GIVEN REQUEST: Reproduce only the lines of the material below that start at the line containing "lo = [min(tuple(s.bounding_box().min)[i]" and stop at the line containing "in imported if". Keep both end lines.

========================================

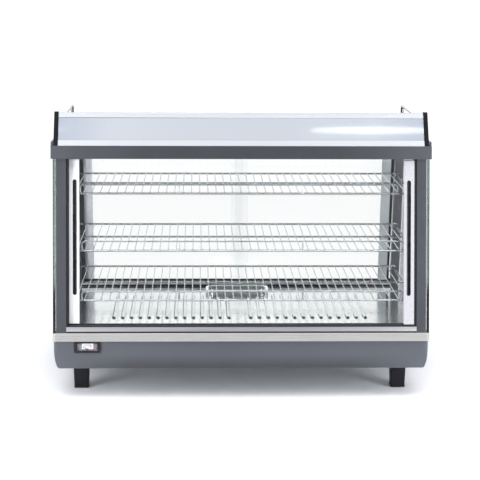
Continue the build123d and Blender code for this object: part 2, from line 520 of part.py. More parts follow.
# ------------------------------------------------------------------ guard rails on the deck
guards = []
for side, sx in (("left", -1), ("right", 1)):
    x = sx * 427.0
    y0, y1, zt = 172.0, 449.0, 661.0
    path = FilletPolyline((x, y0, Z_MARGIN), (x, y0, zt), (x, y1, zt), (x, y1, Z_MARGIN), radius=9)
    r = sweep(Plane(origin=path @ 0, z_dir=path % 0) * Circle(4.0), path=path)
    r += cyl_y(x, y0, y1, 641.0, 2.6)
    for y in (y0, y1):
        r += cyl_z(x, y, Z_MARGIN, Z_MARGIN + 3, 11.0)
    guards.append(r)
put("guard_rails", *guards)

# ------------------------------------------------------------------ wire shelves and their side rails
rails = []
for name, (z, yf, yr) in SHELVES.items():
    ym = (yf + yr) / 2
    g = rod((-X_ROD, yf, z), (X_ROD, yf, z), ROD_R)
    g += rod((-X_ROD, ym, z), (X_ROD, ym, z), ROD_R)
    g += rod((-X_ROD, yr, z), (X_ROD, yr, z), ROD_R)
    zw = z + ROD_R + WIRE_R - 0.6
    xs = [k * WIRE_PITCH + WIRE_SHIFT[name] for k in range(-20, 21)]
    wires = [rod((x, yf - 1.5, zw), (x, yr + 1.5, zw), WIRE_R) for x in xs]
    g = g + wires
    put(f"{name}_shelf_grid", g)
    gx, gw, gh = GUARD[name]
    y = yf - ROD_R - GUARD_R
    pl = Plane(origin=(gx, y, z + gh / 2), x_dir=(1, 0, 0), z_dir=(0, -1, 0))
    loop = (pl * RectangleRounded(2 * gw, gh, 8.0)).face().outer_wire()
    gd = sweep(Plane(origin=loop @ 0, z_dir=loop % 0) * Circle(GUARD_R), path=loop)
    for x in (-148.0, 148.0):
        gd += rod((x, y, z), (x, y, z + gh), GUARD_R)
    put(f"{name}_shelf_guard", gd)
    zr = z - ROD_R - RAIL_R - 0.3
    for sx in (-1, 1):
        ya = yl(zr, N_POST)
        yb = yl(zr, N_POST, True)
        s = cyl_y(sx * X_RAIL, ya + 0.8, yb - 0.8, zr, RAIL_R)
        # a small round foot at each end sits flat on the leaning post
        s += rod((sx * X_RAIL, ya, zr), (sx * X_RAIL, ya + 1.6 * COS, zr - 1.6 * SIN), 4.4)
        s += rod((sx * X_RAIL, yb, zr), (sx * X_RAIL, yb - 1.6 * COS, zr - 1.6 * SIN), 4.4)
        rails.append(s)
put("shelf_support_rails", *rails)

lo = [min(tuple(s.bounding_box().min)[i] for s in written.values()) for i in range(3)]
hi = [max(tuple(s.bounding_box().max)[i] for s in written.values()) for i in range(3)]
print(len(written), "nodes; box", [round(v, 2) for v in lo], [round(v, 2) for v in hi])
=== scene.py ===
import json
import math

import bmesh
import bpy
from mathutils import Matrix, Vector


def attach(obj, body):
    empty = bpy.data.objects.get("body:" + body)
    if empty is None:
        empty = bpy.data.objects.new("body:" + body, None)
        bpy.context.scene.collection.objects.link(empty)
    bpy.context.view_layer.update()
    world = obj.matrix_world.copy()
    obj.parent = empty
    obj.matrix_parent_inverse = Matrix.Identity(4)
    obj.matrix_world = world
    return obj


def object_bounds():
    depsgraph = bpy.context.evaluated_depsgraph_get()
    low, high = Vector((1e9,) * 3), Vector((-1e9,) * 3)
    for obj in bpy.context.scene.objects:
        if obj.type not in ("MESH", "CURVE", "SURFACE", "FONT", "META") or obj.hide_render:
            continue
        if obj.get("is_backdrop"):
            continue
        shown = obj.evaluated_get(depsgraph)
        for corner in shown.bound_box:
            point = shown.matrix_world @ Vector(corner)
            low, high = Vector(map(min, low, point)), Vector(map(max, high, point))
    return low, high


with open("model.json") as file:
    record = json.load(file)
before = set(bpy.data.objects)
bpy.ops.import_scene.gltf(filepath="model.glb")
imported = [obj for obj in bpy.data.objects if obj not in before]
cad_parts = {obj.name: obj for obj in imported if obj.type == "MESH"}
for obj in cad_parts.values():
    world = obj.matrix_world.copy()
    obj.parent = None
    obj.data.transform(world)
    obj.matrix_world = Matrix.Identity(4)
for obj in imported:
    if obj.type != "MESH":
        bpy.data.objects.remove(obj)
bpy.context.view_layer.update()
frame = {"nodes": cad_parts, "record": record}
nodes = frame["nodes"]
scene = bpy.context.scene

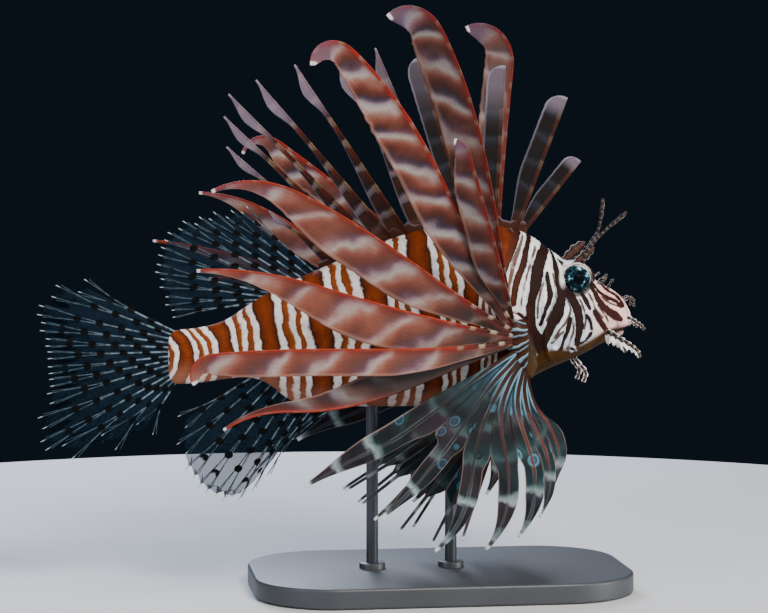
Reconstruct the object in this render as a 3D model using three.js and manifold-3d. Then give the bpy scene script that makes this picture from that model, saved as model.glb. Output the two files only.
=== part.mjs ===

========================================

FULL ANSWER:
lo = [min(tuple(s.bounding_box().min)[i] for s in written.values()) for i in range(3)]
hi = [max(tuple(s.bounding_box().max)[i] for s in written.values()) for i in range(3)]
print(len(written), "nodes; box", [round(v, 2) for v in lo], [round(v, 2) for v in hi])
=== scene.py ===
import json
import math

import bmesh
import bpy
from mathutils import Matrix, Vector


def attach(obj, body):
    empty = bpy.data.objects.get("body:" + body)
    if empty is None:
        empty = bpy.data.objects.new("body:" + body, None)
        bpy.context.scene.collection.objects.link(empty)
    bpy.context.view_layer.update()
    world = obj.matrix_world.copy()
    obj.parent = empty
    obj.matrix_parent_inverse = Matrix.Identity(4)
    obj.matrix_world = world
    return obj


def object_bounds():
    depsgraph = bpy.context.evaluated_depsgraph_get()
    low, high = Vector((1e9,) * 3), Vector((-1e9,) * 3)
    for obj in bpy.context.scene.objects:
        if obj.type not in ("MESH", "CURVE", "SURFACE", "FONT", "META") or obj.hide_render:
            continue
        if obj.get("is_backdrop"):
            continue
        shown = obj.evaluated_get(depsgraph)
        for corner in shown.bound_box:
            point = shown.matrix_world @ Vector(corner)
            low, high = Vector(map(min, low, point)), Vector(map(max, high, point))
    return low, high


with open("model.json") as file:
    record = json.load(file)
before = set(bpy.data.objects)
bpy.ops.import_scene.gltf(filepath="model.glb")
imported = [obj for obj in bpy.data.objects if obj not in before]
cad_parts = {obj.name: obj for obj in imported if obj.type == "MESH"}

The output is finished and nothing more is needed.